La campagna elettorale per le elezioni europee entra nel vivo. Saranno elezioni dall’importanza cruciale per il futuro del continente, perché da giugno si capirà come vorrà sopravvivere l’UE alle sfide. Il dato che ci preme sottolineare, in questa sede, è ancora una volta la mancanza di lungimiranza della nostra classe politica. La campagna è iniziata nel peggiore dei modi: nessuna proposta reale (salvo piccole eccezioni), non si parla di politiche, ma di politici, si discute di uomini e donne, non di valori per l’Europa del futuro.
Ecco che diventano centrali, rispetto al dibattito publico, le figure di Roberto Vannacci, Ilaria Salis, Giorgia Meloni che si candida – repetita iuvant: è presidente del Consiglio dei Ministri – e tiene un discorso di 70 minuti intriso di propaganda, eccetera. Si parla del generale Vannacci in maniera così tanto forte, che la sua campagna elettorale quasi viene pagata e sostenuta da avversari politici e mediatici, al punto che lui può limitarsi al minimo indispensabile. Al netto di affermazioni scabrose su disabili, oltre a quelle precedentemente asserite in merito alla comunità LGBT, e al “Mussolini statista”, tutte meritevoli di dibattito seppur limitato, quanto sarebbe più serio lasciar stare Vannacci? Lasciarlo, ovvero, alle sue idee arcaiche, da caserma, prive di futuro ed evitare di dargli tutto lo spazio che gli viene dato. Anche perché i programmi tv hanno un certo numero di ore di trasmissione da coprire: lo spazio che si dedica a Vannacci si toglie a ciò che veramente conta nell’informazione sulle elezioni europee. Idem Ilaria Salis, che si candida con la speranza di essere eletta e tentare di uscire dal carcere. In questa sede abbiamo più volte difeso la Salis dal vergognoso trattamento che l’Ungheria le sta riservando, ma la candidatura non è la via di fuga più giusta.
Contrariamente a questo, i canali di comunicazione dovrebbero ospitare dibattiti di promozione dei valori europei, ricordare chi l’ha voluta, menzionare Ventotene e quanta sofferenza fu patita da quelli che sognavano un’unione tra Stati che potesse assicurare prosperità, pace e libertà. Una terra compresa tra il mare del Nord, il Portogallo a ovest, gli Stati dell’Est e la penisola italiana nel cuore del mediterraneo: confini tra Paesi, ma libera circolazione di uomini, merci, pensieri, ideali. Questa è l’Europa che fu sognata e attuata; cosa ne rimane oggi?

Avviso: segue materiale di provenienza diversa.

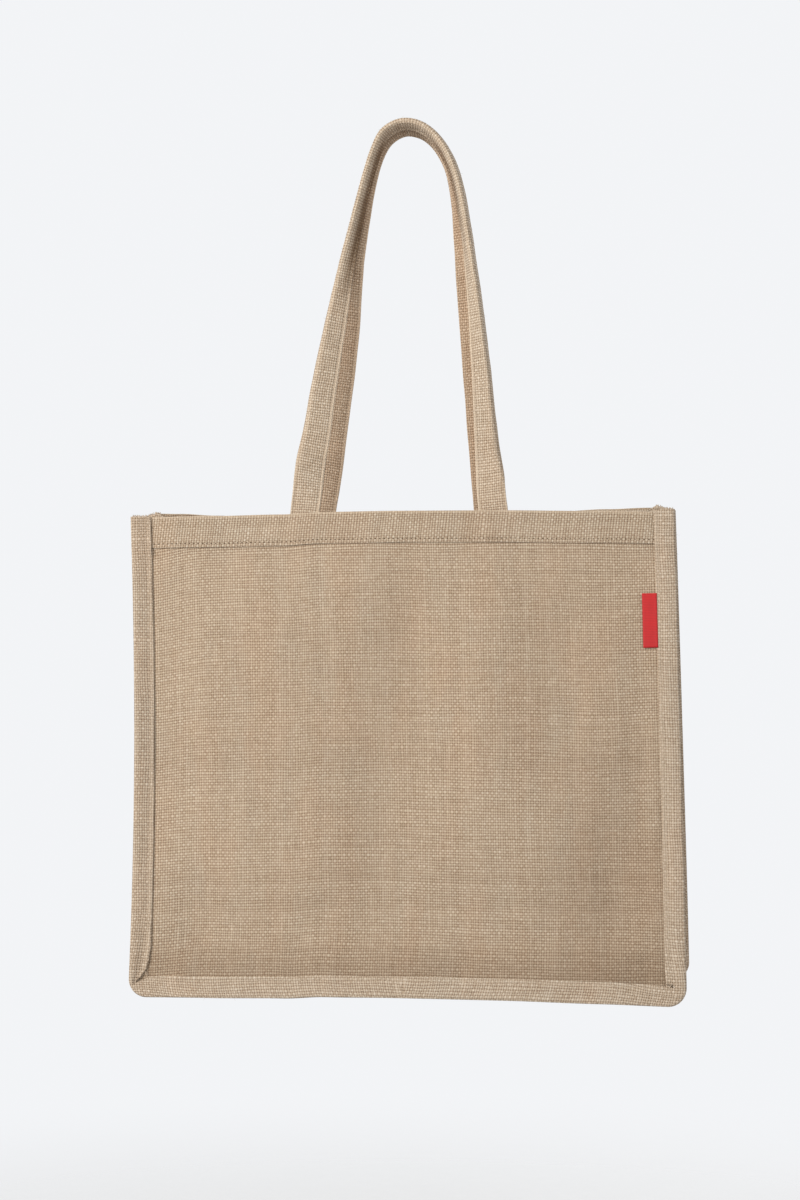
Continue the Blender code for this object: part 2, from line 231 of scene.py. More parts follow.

Proprio in virtù di tale domanda dovremmo iniziare a pensare, e dibattere costruttivamente, di parità fiscale, esercito e difesa comune, politica estera condivisa, intelligenza artificiale da inserire in ogni strato dei tessuti sociali degli Stati membri, politica monetaria in grado di aiutare le imprese negli Stati più in difficoltà. E gli esempi potrebbero susseguirsi come in un manifesto elettorale unitario, più che di partito. Affermiamo un paradosso che sa di provocazione: meglio se il sistema dei partiti non sviluppi competizione tra loro, ma i loro dirigenti si riuniscano e decidano, sulla base di un contratto per il futuro dell’Europa, chi abbia più competenze per andare a Strasburgo e Bruxelles e per quali proposte debba battersi.
Altiero Spinelli scriveva che “la civiltà moderna ha posto come proprio fondamento il principio della libertà, secondo il quale l’uomo non dev’essere un mero strumento
altrui, ma un autonomo centro di vita”. L’uomo, il politico, è colui che si assume la responsabilità per un’Europa migliore. A giudicare da come è partita la batteria dei candidati, non ci aspettiamo che a tagliare il traguardo siano i migliori.